_What to do_.
Copy every line, exactly and only, from the line containing "build_legs(body)" to the line containing "cad_parts[node].hide_render = cad_parts[node].hide_viewport", both lines included.

_Collected data_.
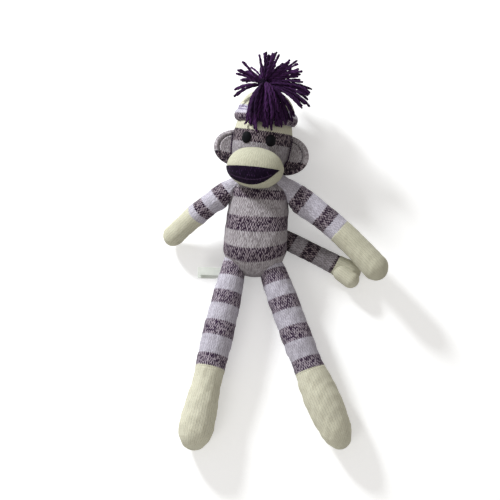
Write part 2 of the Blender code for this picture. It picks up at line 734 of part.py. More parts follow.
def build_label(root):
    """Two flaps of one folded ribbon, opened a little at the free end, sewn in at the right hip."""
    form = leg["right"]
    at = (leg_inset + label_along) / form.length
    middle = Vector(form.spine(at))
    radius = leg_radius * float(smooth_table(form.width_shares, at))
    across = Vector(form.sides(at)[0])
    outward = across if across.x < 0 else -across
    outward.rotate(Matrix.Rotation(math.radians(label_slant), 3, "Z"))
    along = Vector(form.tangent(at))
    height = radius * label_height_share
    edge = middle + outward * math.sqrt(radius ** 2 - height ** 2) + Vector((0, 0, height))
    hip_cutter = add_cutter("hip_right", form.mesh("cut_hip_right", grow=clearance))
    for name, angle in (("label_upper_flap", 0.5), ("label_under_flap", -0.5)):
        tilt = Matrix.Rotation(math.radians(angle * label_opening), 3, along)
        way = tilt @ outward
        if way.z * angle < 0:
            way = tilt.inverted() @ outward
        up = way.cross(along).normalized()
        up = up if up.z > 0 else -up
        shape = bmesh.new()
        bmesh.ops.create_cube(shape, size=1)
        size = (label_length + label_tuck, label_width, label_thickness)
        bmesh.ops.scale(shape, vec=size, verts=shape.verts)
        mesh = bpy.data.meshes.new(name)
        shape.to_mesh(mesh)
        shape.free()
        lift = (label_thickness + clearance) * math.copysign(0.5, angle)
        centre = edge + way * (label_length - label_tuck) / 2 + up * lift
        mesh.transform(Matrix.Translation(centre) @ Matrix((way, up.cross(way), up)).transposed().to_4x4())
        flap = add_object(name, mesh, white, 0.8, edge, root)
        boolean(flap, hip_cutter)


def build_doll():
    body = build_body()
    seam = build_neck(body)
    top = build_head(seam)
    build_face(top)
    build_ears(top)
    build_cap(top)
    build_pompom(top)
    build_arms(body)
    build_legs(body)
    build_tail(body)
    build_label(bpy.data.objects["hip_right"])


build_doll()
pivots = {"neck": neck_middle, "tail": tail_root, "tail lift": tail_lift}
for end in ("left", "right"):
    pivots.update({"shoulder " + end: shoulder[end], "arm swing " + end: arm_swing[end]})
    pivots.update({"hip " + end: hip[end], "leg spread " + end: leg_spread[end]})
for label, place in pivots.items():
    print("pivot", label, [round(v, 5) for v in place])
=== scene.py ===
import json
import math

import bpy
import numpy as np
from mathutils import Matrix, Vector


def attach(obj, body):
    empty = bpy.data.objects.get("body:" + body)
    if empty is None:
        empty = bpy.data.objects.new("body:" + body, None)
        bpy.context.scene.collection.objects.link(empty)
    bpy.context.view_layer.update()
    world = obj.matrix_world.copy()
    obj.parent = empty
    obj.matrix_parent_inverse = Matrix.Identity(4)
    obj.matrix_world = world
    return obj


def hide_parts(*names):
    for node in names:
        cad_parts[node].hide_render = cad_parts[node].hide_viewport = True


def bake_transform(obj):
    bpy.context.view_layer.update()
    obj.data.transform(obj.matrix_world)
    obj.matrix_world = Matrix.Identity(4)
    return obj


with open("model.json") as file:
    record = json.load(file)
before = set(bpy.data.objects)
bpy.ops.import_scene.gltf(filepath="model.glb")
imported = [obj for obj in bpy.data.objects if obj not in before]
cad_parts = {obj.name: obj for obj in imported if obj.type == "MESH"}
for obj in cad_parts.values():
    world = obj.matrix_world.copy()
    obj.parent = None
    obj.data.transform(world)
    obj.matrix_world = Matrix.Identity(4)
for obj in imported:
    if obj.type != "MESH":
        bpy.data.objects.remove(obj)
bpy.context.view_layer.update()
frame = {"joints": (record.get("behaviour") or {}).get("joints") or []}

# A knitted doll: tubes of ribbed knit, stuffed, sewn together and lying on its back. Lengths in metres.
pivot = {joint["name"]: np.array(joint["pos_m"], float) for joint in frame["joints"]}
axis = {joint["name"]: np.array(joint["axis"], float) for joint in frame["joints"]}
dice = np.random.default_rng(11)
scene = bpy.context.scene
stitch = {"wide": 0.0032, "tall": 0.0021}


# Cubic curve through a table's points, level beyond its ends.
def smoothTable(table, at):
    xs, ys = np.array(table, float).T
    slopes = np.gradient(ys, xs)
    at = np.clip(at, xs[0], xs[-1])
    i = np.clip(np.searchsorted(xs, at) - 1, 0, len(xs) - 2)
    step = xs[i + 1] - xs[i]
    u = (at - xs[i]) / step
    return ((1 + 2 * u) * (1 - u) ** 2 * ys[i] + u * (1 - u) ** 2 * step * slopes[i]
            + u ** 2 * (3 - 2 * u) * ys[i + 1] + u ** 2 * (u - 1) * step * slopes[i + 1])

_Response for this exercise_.
    build_legs(body)
    build_tail(body)
    build_label(bpy.data.objects["hip_right"])


build_doll()
pivots = {"neck": neck_middle, "tail": tail_root, "tail lift": tail_lift}
for end in ("left", "right"):
    pivots.update({"shoulder " + end: shoulder[end], "arm swing " + end: arm_swing[end]})
    pivots.update({"hip " + end: hip[end], "leg spread " + end: leg_spread[end]})
for label, place in pivots.items():
    print("pivot", label, [round(v, 5) for v in place])
=== scene.py ===
import json
import math

import bpy
import numpy as np
from mathutils import Matrix, Vector


def attach(obj, body):
    empty = bpy.data.objects.get("body:" + body)
    if empty is None:
        empty = bpy.data.objects.new("body:" + body, None)
        bpy.context.scene.collection.objects.link(empty)
    bpy.context.view_layer.update()
    world = obj.matrix_world.copy()
    obj.parent = empty
    obj.matrix_parent_inverse = Matrix.Identity(4)
    obj.matrix_world = world
    return obj


def hide_parts(*names):
    for node in names:
        cad_parts[node].hide_render = cad_parts[node].hide_viewport = True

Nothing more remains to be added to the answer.